Braves manager Bobby Cox was desperate, and he was plotting an ingenious plan. He was nearly out of right-handed pitchers, and players can’t re-enter a game after they’ve been removed. If Mr. Resop, a righty, could play the outfield, that would allow Mr. Cox to replace him on the mound temporarily — and use a lefty specialist to pitch to Adam LaRoche — without losing him entirely. So after Mr. Resop pitched to three batters in the top of the 10th inning, Mr. Cox had him go to left field. When Mr. Resop returned to the pitcher’s mound one batter later, it marked the first time a pitcher had pitched, played the field and pitched again in the same game since Jeff Nelson of the Seattle Mariners in 1993, according to the Elias Sports Bureau.

But if Mr. Melvin had his way, the Brewers organization might be even more progressive. He has another counterintuitive idea: using relievers to start the game, and delaying the “starting” pitcher’s entrance until the third inning or so. The thinking is that starters are typically among a team’s best pitchers, yet nowadays they often pitch only through the fifth or sixth inning, well before many games are decided. By having them pitch later, they’d be around for the higher-leverage innings.

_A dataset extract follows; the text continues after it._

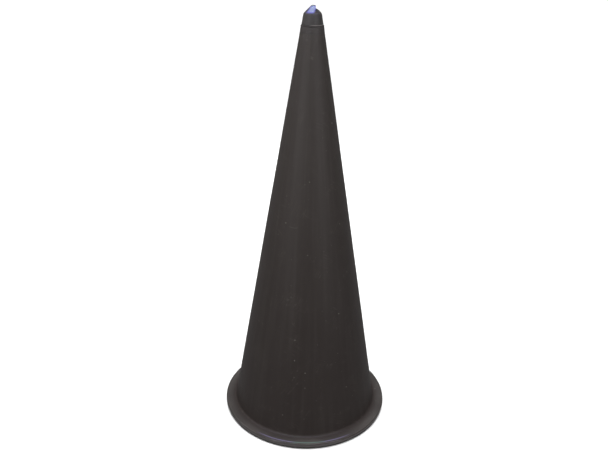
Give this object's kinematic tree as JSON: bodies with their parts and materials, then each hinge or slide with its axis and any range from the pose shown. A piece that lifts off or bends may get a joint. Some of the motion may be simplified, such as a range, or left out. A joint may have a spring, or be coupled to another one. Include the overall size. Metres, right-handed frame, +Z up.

The idea would need to be tested first in the minor leagues, Mr. Melvin says. The only problem, it appears, is that it’s too unconventional. “I can’t get anybody to do it,” he says.

ON A NIGHT WHEN BECKETT, VARITEK, LOWELL, CORA AND CRISP are all unavailable, this is a pretty great sentence to be able to read:

Jacoby Ellsbury hit two solo homers and Kevin Youkilis added a two-run shot for Boston, while Pedroia went 4-for-5 with three doubles and a single.

It’s their sixth straight win and third late-inning comeback.

TURNS OUT THE HEX WASN’T A HOAX, but did it actually become a pox on the Sox, and not a prank on the Yanks? It may have seemed like a great idea to bury a Red Sox jersey underneath the new Yankee Stadium as a curse on the Yankees, but the symbolism never really made sense to me. Turns out the jersey buried in concrete bore the name of one Mr. David Ortiz, whose .070 average and 3 for 43 slump definitely borders on the supernatural, but in a bad way. Looks like the construction worker’s well-meaning curse may have backfired. Oops. Now that the Yanks have excavated the jersey, let’s see if Papi gets his mojo back.